Recorded over three days with “Weary Kind” collaborator and award-printing musical mastermind T Bone Burnett, Junky Star finds Bingham stripping back his already bare-bones style until it’s practically just a beating heart. Stark and minimal, Junky Star makes every strum count and every beat of the kick drum resonate like a meteor strike on a dark desert night. Dispensing with even the MOST simple of adornments of his previous albums Roadhouse Sun and Mescalito – accordion, mandolin, and so on – Bingham paints a huge, panoramic picture with only a handful of elegant strokes, leaving the listener hanging on every strum of the guitar and splash of the cymbals.

Eschewing pop stardom for stark and adventurous artistry is always a risky decision – the world’s cut-out bins are filled with “bold artistic statements” and grievous “artistic” miscalculations – but Bingham and his band The Dead Horses rise to the occasion to create the best record of their short but productive career. Junky Star doesn’t jump out at you immediately – there are no big hooks or hit singles to smack you upside the head and scream “Listen to this album!” Junky Star doesn’t make a big show of it’s contents, doesn’t make a sideshow out of the hard-scrabble characters that populate it’s lyrics and doesn’t exploit the underclass for it’s own gain – if anything, the sparse instrumental architecture allows the inhabitants of these songs more room to walk around, more room to breath, more room to be characters.

Which, come to think of it, might just be why Junky Star – for all of it’s convention flouting and what not – may be the most logical follow-up to that most mainstream of mainstream successes – an Oscar. If you’re the kind of person that made it all the way to the end of Crazy Heart, all the way to the credits – to the point where Bingham’s voice takes over “The Weary Kind” after the heart-string-snapping diptych of performances by Jeff Bridges and Colin Farrell – and thought “Holy shit, that’s one hell of a song!” Well, you’re not going to want to hear a “It Sure Is Monday”-type pop trifle.

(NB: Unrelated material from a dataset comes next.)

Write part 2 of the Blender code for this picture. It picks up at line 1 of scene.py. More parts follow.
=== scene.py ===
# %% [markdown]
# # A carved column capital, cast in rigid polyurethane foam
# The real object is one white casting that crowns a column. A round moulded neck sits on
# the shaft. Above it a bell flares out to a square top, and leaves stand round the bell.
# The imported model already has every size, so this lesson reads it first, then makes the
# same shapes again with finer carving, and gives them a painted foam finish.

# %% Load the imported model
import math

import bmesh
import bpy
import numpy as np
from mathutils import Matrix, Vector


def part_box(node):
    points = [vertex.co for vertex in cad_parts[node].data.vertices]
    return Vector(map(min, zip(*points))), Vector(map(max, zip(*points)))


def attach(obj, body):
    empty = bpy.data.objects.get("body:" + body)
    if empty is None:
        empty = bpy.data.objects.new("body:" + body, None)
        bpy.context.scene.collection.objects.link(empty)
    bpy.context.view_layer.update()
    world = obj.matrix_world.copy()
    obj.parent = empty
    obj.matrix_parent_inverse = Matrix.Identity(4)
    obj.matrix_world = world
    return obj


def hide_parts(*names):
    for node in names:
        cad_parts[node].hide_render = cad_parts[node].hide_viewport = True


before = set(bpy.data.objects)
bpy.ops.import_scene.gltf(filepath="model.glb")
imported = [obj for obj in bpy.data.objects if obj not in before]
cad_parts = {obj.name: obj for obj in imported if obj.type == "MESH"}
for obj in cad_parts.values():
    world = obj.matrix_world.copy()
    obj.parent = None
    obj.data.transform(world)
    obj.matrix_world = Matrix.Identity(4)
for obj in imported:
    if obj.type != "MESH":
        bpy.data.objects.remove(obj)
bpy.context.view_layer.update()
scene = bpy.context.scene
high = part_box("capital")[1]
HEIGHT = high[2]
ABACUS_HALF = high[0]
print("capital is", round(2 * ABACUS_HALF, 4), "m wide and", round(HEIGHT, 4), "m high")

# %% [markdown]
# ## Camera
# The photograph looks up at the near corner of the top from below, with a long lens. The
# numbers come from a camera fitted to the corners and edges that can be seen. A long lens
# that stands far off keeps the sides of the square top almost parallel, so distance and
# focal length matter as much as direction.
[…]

You want a serious meat-and-potatoes song with emotional heft and depth of character not unlike the movie you just watched.

If you’re a fan of Bingham from his previous albums, you’re probably looking for more of his rugged voice and ragged poetry and Junky Star is teeming with it. Rather than sacrificing craft and integrity to capitalize on a fleeting moment of attention from mainstream culture, Bingham has made a bold declaration of intent, taken a hard stand against false promises and the hollow seductions of the celebrity-industrial complex. Bingham made a challenging record, opted to go the Bad Blake route instead of going down in a blaze of ponytails and designer jeans, and that ensures his relevance for years to come.